CAGR is the steady yearly rate that would turn the start into the end. If you only want the plain rise or fall between two figures without spreading it over years, the percentage change calculator does that.

What CAGR actually measures

Real growth is bumpy. One year is up 30 percent, the next is down 10. CAGR smooths that into a single yearly rate, as if the value grew by the same percentage every year. So $1,000 growing to $2,000 over five years is a CAGR of about 14.87 percent.

That makes it easy to compare investments of different lengths on equal terms. It does not show the ups and downs along the way, only the smoothed average. To see how a steady rate builds a balance year by year, the compound interest calculator shows the full path.

The formula behind it

CAGR is the ending value divided by the starting value, raised to the power of one over the years, minus one. The division gives the total growth multiple, and the root spreads it evenly across each year. The result is shown as a percentage.

Because the formula divides by the start and takes a root over the years, both of those must be above zero. The ending value can be lower than the start, which gives a negative CAGR for a loss. For a measure of return on a single investment, the investment ROI calculator covers that.

Where CAGR is useful

Investors use it to compare funds, stocks, or a whole portfolio over different spans. Business owners track revenue or user growth across a few years. It turns two numbers and a time span into one rate you can line up against another.
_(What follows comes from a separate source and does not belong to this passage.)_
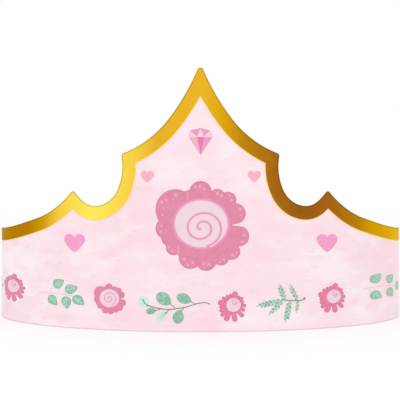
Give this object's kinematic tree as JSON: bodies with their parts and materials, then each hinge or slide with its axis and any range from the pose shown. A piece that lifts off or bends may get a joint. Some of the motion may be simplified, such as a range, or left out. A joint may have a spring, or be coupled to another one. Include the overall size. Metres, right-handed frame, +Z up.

Treat it as a summary, not a forecast. Past CAGR does not promise the same rate ahead. To compare two unrelated figures as a plain spread rather than a growth rate, the percentage difference calculator is the right tool.

Frequently asked questions

How is CAGR calculated?
Divide the ending value by the starting value, raise the result to the power of one divided by the number of years, then subtract one. For example, $1,000 to $2,000 over five years is about 14.87 percent a year.
What is a good CAGR?
It depends on the asset and the period. For broad stock market returns, a long-run CAGR in the high single digits is common. Compare a CAGR against a relevant benchmark rather than a fixed target.
Can CAGR be negative?
Yes. If the ending value is lower than the starting value, the CAGR is negative, which shows an average yearly loss. The tool handles this and shows the negative rate.
How is CAGR different from average return?
A simple average of yearly returns ignores compounding and can overstate growth. CAGR accounts for compounding, so it reflects the actual start-to-end change spread evenly across the years.
Why must the starting value be above zero?
The formula divides by the starting value and takes a root over the years, so both must be positive. A zero or negative start has no defined growth rate, so the tool waits for valid inputs.